Unlike its namesake predecessor, today's “Blackboard” is much more than a
tabula rasa.
It's a course management system that enables faculty members to construct and
maintain their own virtual classrooms, where they can post materials for their
courses, hand out homework, and hold discussions with students. What's more,
faculty members create these Web sites with little more effort than a mouse
click or two. Curricular
Computing, a subdivision of Academic
Computing, provides fail-safe support — answering questions,
troubleshooting, and offering outreach and education — and ensures the system
is integrated with other applications on campus.

The Blackboard team (left to right): Brian Reid, Sarah Horton, Mark
O'Neil, Susan Simon, Barbara Knauff. Photo by Joe Mehling.
Systems such as Blackboard have gained popularity on college campuses in
just the last three or four years, according to
Malcolm Brown, director of Academic Computing. Brown notes that
Blackboard's origins at Dartmouth date back to 1999, although it didn't take
shape as an enterprise-level application until 2002. Since then, Curricular
Computing has been busy molding it to faculty needs, adding tools to enhance
classroom learning. Most recently, the group has been working with librarians
on campus to provide direct access to the College's library resources.

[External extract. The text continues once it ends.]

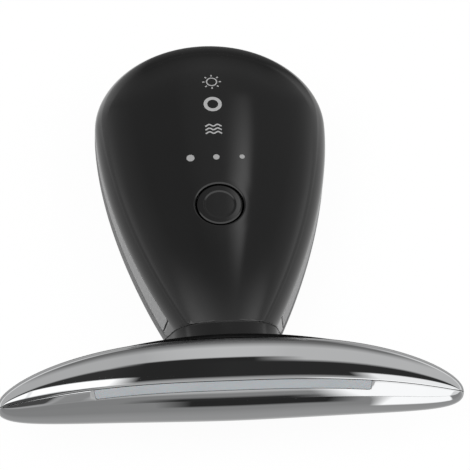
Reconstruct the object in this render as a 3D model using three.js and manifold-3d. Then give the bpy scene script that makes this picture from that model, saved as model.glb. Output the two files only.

“Blackboard is evolving and picking up functionalities, so it covers a range
— from that of a personal assistant, to a distribution point, to an actually
interactive collegial workspace for a course,” says Brown.
Through such tools as Photo Roster, Assignment Manager, Test/Survey Manager,
and Gradebook, faculty now can easily post assignments and download students'
submissions, create quizzes, and enter, compute, and distribute grades
individually. Blog and wiki features are slated for
rollout soon.
Blogs, or Web site logs, are a popular phenomenon, but wikis may be less
well known. “A wiki is a collaborative authoring tool that allows multiple
authors to edit the same page and kind of override each other,” explains
Barbara Knauff, senior instructional technologist. “Basically, it allows
students to add content to a Blackboard site and to actually author a little
project right within Blackboard. It's a step forward for us in that way because
it takes us away from the model where the faculty builds the course Web site
and the students look at it, to a model where students can now actually add
content to Blackboard more easily. So it becomes a more virtually collaborative
enterprise.”
“A course Web site no longer is just a place where faculty dump information
and students consume it,” adds Brown. “It's moving more in the direction of
becoming a group work space, where it can support interactivity and projects —
uploading and downloading, sharing files, sharing comments, and things of that
sort.”
Nearly half of Dartmouth's courses are employing Blackboard during fall term
2005. Knauff says faculty like what they see so far. “Whenever I do a new
Introduction to Blackboard workshop for people who haven't used the system
before, their reaction is overwhelmingly positive,” she says. “ I think faculty
are embracing it because it's simple to use and gets the job done.”